Robotics Meet Healthcare: Tackling the Zika Epidemic

Over the last few years, the rapid spread of the Zika virus has had horrific consequences in the Western Hemisphere. This phenomenon has been terrifying public health officials and women of child-bearing age as thousands of babies have been born with neurological disorders and birth defects.

While scientists race to develop a vaccine that effectively combats this epidemic, technology companies armed with automation and robotics have joined the fight to derail the spread of the Zika virus and other mosquito-borne viruses, like chikungunya and dengue.

These technology firms include Silicon Valley giants like Microsoft and Alphabet’s life sciences division, Verily. Through partnerships with the tech companies, public health officials are now equipped with high-tech tools to conduct tests and effectively battle mosquito-borne maladies around the planet.

For example, Verily is working on accelerating the process of creating sterile male mosquitoes to mate with females in the wild. The primary strategy is to deliver a form of birth control to better control mosquito populations.

Microsoft, on the other hand, is testing smart traps to capture and isolate Aedes aegypti mosquitoes, known carriers of Zika, to help entomologists better predict outbreaks. While it may be years before this technology is widely available, it definitely has the potential to optimize vector controls that have historically relied heavily on traditional defenses like insecticide and larvicides.

Separating the Sexes with Robots

One approach for shrinking mosquito populations is to render male Aedes aegypti mosquitoes sterile. This technology offers an innovative alternative to chemical pesticides because when sterile males mate with females in the wild, their eggs will never hatch.

However, the challenge here is to first sort through captive mosquitoes to effectively identify the males that need to be sterilized. Verily’s robots resolve this problem effectively by automating the sorting of mosquitos.

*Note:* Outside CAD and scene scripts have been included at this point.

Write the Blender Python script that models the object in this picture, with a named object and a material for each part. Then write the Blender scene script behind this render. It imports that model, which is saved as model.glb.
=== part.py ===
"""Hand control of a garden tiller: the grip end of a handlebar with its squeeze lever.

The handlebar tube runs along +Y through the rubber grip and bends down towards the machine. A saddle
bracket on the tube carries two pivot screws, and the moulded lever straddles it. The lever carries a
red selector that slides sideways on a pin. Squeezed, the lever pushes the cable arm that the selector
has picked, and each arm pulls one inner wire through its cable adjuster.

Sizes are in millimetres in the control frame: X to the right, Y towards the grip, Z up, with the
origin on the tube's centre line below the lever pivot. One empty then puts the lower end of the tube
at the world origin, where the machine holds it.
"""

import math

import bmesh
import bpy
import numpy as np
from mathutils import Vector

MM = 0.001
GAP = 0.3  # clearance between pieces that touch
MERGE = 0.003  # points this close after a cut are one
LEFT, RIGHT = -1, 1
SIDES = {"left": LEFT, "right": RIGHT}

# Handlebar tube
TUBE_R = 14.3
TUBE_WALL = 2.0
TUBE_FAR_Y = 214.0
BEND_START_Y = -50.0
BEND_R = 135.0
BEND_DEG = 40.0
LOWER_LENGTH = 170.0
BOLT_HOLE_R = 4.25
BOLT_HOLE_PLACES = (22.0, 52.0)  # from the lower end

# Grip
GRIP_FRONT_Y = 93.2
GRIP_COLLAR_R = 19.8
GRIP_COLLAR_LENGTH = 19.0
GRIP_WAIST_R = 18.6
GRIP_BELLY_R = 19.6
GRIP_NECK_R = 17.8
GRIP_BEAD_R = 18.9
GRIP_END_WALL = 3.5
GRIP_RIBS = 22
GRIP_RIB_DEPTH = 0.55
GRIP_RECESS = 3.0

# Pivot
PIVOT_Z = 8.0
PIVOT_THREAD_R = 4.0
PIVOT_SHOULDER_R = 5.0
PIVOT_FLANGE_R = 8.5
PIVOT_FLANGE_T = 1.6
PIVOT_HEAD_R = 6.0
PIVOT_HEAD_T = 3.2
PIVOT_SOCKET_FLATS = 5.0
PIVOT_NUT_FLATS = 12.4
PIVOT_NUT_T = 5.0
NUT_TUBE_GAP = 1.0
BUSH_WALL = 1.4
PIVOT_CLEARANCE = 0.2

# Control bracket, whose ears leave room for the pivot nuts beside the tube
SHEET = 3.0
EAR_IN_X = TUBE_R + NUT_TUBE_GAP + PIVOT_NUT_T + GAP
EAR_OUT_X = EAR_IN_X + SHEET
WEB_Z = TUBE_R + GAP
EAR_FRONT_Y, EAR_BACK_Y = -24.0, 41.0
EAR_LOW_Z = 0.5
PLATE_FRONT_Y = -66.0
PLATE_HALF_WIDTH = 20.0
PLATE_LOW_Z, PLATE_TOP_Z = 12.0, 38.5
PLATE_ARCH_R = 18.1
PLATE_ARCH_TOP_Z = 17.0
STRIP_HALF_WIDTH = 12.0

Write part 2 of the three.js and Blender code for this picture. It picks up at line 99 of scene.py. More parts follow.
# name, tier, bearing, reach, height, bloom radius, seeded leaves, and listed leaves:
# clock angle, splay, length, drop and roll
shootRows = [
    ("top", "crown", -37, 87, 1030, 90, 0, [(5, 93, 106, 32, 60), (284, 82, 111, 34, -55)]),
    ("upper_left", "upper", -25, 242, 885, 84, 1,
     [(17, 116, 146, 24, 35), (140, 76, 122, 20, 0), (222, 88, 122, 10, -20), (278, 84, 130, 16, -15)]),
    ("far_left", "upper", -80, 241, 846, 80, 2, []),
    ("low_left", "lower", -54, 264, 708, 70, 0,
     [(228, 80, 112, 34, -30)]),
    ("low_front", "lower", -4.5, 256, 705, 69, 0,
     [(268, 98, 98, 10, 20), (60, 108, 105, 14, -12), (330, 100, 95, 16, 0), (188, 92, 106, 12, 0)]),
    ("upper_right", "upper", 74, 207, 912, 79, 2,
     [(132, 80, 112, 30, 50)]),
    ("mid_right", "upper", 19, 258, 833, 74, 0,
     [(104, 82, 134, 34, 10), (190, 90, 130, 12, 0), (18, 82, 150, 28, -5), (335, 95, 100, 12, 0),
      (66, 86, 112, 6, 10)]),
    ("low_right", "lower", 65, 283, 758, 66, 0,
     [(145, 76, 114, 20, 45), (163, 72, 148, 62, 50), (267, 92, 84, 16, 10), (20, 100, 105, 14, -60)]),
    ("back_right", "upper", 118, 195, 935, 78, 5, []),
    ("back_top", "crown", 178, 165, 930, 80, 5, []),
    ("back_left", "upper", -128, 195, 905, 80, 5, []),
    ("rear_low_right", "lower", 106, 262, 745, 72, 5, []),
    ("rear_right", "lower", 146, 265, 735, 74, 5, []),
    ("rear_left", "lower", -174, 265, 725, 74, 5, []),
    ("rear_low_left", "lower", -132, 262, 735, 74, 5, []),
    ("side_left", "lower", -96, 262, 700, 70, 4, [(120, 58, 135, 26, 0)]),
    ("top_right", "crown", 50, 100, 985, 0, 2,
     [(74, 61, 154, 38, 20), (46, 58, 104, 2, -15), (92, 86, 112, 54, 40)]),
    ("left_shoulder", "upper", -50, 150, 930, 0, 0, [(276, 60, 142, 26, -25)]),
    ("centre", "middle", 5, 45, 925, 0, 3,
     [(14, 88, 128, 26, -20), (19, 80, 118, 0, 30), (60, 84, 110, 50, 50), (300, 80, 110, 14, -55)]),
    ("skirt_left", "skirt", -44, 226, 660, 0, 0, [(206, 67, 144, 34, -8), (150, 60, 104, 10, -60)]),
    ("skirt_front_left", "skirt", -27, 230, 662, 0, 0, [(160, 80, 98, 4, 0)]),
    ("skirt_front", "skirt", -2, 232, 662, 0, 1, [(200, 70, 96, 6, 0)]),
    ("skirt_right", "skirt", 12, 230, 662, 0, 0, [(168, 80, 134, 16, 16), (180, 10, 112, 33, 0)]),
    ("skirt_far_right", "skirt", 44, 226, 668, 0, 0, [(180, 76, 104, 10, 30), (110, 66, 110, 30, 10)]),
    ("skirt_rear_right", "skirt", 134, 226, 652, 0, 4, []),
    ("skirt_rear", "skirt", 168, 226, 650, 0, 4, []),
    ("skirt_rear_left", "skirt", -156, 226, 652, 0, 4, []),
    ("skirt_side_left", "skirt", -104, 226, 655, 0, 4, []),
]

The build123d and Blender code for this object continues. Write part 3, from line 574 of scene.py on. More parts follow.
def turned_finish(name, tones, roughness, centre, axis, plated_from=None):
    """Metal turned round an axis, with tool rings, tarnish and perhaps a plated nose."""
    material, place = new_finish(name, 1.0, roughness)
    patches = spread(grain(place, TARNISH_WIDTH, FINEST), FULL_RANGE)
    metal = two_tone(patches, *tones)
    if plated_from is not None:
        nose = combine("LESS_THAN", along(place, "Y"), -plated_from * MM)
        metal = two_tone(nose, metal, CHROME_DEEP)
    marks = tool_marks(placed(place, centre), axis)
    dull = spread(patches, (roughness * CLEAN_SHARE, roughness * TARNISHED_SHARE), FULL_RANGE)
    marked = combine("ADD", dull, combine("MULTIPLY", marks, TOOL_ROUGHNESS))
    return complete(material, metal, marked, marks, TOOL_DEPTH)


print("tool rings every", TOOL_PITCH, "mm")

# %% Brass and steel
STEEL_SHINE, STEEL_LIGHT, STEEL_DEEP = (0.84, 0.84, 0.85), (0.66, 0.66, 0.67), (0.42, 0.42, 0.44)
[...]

This method has proven to be not only much faster but also highly cost-effective. A combination of sensors and algorithms enable the acceleration of this process. This strategy requires the release of mosquitoes into the wild, but places currently hosting these tests have been open to this approach because male mosquitoes don’t bite.

Other companies — like Oxitec (an England-based division of Germantown) and Intrexon Corporation — are also involved in the sterilization of mosquitoes. Their strategy involves genetic modification to render the mosquitoes sterile before they are released into the wild (and it has already been deployed where it all started: Brazil).

A startup formed by researchers at the University of Kentucky, called MosquitoMate, has a slightly different approach. Their method involves utilizing a naturally occurring bacterium known as Wolbachia pipientis that plagues 60% of insects worldwide, but not Aedes aegypti. They use the bacterium to effectively render male mosquitoes sterile.

To achieve this, the company has joined forces with Verily to first identify immature male mosquitoes and then force them through a sieve-like mechanism which enables the effective separation of the smaller males from the larger females.

Catching Aedes aegypti and Aedes albopictus with Smart Traps

While the number of Zika cases in South America has slowly diminished, the mosquitoes capable of carrying the virus continue to spread across the Americas, including parts of the southern United States.

However, the vast majority of the Zika cases reported in the United States come from people who contracted the virus while they were out of the country. But two states in particular, Florida and Texas, have both recorded transmitted cases by local mosquitoes.

This makes both states a prime testing ground for Microsoft’s smart traps. These devices — which are approximately the size of a breadbox — utilize cloud computing, infrared sensors, machine learning (ML), and robotics to keep tabs on potential disease-carrying insects.

These robotic mosquito traps are so smart they can tell the difference between the buzzing of a mosquito and an electronic toothbrush. But what’s truly great about this technology is that these smart traps can effectively identify one insect species from another.

Traditional mosquito traps capture all insects, including flies, moths, and other mosquito varieties. This slows down research efforts across the board as entomologists have to sort through a wide variety of insect specimens.

Microsoft’s smart machines, on the other hand, accelerate this process through differentiating the insects by measuring the features that are unique to each species. So when Aedes aegypti is identified in one of the smart trap’s 64 chambers, the door will quickly slam shut.

There isn’t any need for human intervention in this scenario, as the machine itself makes the decision to trap the mosquito. At the moment, these smart traps have been able to detect and trap insects with an accuracy of 85%, and it’s expected to keep getting better as it evolves through ML.

Microsoft’s smart traps are also able to record the following data:

• Humidity
• Shadows made by other insects
• Temperature

These smart traps not only save time, but they also offer researchers deep insights into mosquito behavior. Further, this data can be leveraged to build models that could potentially better predict when and where mosquitoes will be active.

Once these smart devices are adopted across the planet (especially in developing countries), the goal is to rapidly detect potential epidemics before they start.

In the end, it’s hoped that the combined efforts of technology companies and healthcare institutions will play a critical role in saving lives. While Zika might have gotten the ball rolling with merging healthcare and robotics, you can expect significant acceleration within this space going forward.